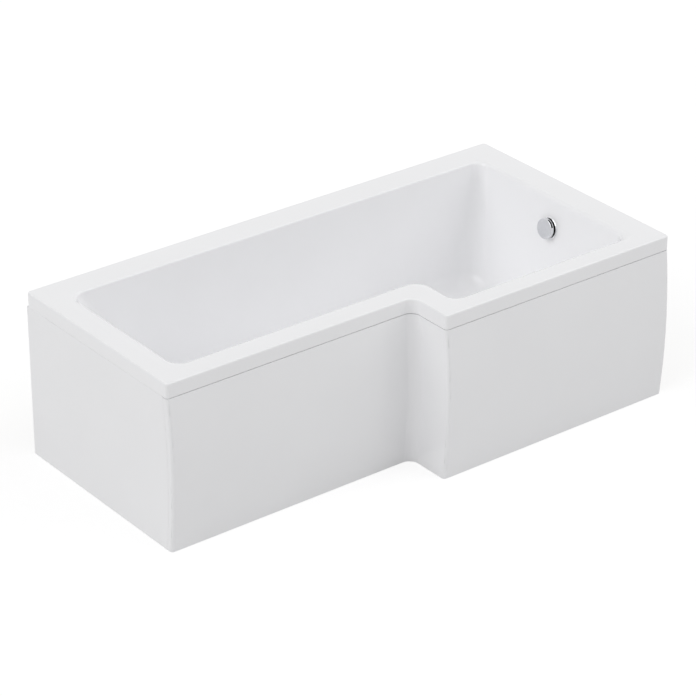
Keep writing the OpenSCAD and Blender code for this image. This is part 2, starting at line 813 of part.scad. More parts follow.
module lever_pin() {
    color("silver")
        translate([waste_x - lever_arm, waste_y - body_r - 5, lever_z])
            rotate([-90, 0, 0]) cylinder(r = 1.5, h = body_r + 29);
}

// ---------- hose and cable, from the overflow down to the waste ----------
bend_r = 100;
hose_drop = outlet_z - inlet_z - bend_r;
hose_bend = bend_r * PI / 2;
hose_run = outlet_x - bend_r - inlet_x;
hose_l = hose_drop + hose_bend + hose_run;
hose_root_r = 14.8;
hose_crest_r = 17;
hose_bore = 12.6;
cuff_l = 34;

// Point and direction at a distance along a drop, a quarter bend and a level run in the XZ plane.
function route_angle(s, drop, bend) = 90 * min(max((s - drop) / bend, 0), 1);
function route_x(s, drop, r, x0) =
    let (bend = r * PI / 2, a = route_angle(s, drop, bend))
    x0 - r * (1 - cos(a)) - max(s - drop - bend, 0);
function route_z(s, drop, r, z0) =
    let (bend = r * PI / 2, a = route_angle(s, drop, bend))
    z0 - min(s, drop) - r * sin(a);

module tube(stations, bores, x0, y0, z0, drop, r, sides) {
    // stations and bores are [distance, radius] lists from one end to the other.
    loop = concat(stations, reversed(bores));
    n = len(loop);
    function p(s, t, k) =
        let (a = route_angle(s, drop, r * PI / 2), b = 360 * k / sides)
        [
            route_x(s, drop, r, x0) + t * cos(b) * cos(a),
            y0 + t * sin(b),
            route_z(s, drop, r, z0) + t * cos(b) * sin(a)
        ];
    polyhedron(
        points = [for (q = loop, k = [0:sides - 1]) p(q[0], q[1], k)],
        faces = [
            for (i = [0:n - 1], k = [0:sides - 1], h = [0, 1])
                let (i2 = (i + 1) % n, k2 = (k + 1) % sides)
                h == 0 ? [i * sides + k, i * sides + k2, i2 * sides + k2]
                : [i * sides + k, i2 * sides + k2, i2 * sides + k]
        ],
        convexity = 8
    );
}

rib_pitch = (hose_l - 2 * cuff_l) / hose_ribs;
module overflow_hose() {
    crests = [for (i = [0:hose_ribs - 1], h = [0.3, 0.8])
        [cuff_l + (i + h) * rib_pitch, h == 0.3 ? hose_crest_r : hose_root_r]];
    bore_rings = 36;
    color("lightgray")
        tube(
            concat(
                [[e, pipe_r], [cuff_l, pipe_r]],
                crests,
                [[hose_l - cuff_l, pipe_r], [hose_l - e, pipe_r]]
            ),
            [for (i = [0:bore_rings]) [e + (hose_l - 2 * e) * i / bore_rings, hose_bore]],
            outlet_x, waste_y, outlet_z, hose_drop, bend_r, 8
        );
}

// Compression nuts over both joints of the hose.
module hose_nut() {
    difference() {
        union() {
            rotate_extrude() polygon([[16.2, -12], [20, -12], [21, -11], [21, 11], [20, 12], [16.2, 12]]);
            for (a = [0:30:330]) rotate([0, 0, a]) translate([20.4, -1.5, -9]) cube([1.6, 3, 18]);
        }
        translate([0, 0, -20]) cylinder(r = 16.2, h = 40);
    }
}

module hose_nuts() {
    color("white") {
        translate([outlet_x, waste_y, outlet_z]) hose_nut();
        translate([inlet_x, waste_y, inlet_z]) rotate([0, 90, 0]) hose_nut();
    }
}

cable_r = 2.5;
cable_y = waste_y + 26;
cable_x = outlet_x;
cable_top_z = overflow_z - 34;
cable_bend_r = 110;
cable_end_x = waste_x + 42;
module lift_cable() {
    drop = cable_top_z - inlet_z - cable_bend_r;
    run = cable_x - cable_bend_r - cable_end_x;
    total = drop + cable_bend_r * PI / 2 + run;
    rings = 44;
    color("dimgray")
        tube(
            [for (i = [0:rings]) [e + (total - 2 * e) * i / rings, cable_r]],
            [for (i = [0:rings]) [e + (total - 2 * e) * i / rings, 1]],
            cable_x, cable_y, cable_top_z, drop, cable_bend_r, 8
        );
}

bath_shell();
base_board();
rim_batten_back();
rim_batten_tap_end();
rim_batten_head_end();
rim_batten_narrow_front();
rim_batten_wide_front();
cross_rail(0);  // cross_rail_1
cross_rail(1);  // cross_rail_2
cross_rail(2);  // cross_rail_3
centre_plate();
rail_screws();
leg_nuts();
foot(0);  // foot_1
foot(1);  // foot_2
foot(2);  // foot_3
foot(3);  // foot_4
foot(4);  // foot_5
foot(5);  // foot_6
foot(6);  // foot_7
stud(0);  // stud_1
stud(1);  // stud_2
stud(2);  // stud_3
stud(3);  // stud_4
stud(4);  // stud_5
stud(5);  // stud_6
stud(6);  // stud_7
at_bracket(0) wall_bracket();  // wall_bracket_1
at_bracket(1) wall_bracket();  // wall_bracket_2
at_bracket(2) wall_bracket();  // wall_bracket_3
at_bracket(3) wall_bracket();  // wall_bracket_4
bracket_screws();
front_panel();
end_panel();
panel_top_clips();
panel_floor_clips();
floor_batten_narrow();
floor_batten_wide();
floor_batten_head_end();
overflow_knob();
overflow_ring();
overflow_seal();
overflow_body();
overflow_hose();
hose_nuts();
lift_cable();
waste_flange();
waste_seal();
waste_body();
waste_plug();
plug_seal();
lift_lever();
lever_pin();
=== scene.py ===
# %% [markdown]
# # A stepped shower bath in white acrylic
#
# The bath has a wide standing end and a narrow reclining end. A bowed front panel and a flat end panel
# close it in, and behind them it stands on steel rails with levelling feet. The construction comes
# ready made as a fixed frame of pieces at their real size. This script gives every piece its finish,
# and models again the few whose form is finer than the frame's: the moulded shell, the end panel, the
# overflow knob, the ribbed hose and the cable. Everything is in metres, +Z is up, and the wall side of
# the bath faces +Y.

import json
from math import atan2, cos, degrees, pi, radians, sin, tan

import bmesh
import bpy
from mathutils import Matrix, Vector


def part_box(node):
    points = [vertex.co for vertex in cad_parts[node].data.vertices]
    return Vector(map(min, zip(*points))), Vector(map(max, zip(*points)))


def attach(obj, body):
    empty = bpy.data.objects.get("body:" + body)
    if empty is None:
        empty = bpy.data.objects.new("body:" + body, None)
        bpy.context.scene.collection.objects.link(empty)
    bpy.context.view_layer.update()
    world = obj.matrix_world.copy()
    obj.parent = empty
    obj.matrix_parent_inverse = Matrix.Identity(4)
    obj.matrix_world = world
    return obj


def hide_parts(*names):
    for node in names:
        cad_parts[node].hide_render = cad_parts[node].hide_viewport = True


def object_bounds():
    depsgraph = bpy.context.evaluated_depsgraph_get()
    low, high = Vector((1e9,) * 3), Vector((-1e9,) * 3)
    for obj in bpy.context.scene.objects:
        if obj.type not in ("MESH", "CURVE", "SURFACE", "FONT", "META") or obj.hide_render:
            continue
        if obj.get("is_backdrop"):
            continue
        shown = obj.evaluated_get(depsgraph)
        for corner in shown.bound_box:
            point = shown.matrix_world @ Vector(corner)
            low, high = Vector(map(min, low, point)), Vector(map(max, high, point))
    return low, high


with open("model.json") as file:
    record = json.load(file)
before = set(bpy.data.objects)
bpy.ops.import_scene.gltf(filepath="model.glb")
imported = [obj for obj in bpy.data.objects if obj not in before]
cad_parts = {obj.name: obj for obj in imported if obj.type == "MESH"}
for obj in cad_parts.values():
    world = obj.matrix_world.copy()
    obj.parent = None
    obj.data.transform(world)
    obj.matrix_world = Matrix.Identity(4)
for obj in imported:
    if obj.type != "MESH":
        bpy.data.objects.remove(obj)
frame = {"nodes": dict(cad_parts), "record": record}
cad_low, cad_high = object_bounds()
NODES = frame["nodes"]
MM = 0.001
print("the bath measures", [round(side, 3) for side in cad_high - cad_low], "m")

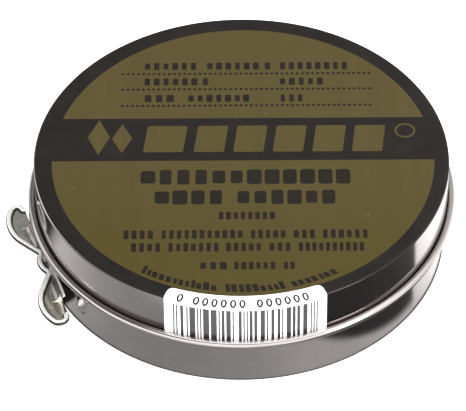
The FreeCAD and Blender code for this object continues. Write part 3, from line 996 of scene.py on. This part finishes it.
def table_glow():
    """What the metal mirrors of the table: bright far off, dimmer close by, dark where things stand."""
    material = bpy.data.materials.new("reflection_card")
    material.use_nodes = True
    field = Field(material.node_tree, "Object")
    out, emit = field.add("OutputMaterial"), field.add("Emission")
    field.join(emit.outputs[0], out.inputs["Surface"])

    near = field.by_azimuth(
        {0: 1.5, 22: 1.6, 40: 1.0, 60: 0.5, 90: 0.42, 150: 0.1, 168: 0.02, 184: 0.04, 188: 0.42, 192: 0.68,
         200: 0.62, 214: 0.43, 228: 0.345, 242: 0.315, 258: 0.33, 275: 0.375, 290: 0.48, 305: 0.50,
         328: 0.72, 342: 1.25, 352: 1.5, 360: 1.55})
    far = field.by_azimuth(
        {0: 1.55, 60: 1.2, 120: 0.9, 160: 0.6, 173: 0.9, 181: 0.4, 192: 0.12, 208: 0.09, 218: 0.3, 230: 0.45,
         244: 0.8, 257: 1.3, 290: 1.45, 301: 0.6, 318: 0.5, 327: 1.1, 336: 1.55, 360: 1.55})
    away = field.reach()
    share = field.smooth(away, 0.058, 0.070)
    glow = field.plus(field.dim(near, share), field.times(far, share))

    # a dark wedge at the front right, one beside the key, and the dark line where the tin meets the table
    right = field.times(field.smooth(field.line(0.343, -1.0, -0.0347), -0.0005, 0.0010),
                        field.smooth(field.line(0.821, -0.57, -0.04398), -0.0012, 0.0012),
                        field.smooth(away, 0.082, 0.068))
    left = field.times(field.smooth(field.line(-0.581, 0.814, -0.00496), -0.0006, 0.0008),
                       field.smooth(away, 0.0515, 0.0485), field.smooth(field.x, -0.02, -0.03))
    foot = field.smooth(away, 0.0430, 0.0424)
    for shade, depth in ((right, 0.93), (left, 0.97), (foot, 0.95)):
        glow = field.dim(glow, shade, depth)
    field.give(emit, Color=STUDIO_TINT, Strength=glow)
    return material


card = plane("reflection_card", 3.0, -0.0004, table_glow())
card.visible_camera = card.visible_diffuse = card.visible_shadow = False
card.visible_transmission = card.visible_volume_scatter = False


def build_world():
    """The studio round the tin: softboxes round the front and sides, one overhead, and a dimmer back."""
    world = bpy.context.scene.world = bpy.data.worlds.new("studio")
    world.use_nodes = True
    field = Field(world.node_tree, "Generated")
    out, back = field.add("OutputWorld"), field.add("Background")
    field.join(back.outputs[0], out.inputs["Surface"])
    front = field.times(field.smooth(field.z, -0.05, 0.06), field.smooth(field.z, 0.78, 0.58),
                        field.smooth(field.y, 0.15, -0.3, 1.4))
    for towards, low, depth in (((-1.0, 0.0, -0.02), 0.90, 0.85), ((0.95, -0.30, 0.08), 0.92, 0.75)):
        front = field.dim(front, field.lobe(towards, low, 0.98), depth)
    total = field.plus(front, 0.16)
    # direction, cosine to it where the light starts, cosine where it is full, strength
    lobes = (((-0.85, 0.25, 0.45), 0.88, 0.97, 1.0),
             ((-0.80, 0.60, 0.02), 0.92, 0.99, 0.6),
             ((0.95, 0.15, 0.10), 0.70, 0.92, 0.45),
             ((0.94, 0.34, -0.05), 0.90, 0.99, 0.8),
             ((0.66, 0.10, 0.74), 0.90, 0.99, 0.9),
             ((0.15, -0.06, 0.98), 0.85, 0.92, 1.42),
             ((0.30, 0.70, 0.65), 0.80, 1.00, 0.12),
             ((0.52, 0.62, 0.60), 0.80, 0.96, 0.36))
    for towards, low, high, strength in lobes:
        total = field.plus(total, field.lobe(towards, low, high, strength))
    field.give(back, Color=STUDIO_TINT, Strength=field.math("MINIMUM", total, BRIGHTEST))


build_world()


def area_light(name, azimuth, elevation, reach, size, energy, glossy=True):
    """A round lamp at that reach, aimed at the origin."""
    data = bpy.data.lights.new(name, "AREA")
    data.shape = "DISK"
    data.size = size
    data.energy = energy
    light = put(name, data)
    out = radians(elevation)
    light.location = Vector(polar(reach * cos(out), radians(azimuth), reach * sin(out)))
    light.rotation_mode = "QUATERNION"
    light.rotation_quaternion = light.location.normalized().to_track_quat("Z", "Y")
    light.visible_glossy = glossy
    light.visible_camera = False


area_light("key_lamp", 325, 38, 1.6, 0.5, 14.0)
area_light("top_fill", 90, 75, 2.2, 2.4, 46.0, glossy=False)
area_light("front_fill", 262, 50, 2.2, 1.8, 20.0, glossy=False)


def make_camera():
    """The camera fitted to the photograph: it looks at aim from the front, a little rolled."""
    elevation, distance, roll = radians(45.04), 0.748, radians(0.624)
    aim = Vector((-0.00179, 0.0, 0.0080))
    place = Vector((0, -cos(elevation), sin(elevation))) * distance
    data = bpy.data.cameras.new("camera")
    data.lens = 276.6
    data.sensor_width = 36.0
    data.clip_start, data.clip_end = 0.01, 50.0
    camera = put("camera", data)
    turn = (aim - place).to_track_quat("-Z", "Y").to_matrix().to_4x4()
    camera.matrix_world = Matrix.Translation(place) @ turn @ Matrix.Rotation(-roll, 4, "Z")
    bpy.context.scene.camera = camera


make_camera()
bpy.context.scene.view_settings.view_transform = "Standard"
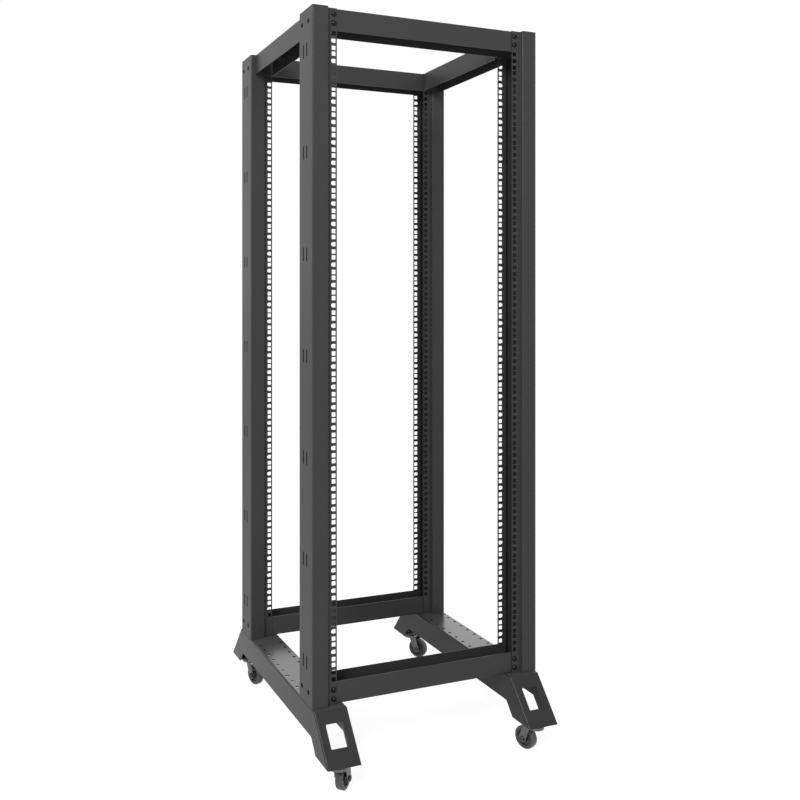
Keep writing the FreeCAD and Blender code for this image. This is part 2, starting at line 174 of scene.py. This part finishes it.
________________________________________
Exercise directions:
Stopping at the line containing "cuff_l = 34;", please repeat exactly every line from the very start of the entries, that line included, and nothing more.

Written answer:
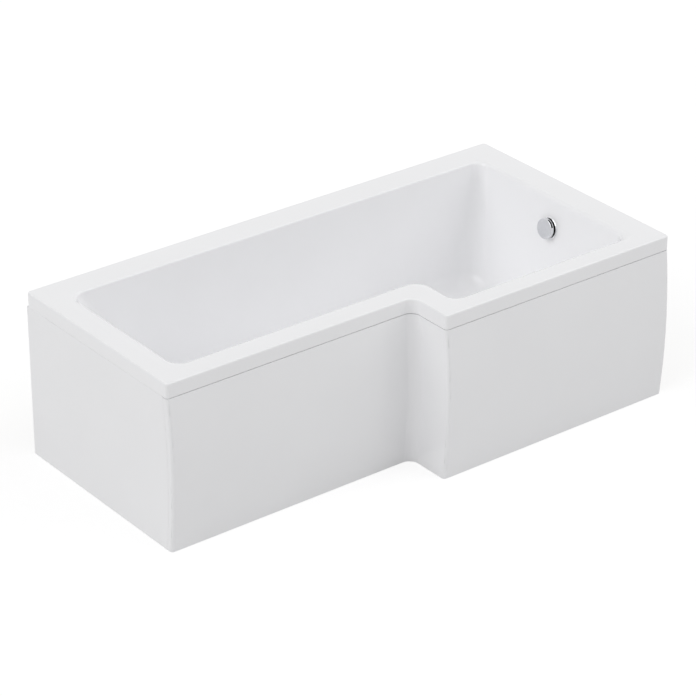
Keep writing the OpenSCAD and Blender code for this image. This is part 2, starting at line 813 of part.scad. More parts follow.
module lever_pin() {
    color("silver")
        translate([waste_x - lever_arm, waste_y - body_r - 5, lever_z])
            rotate([-90, 0, 0]) cylinder(r = 1.5, h = body_r + 29);
}

// ---------- hose and cable, from the overflow down to the waste ----------
bend_r = 100;
hose_drop = outlet_z - inlet_z - bend_r;
hose_bend = bend_r * PI / 2;
hose_run = outlet_x - bend_r - inlet_x;
hose_l = hose_drop + hose_bend + hose_run;
hose_root_r = 14.8;
hose_crest_r = 17;
hose_bore = 12.6;
cuff_l = 34;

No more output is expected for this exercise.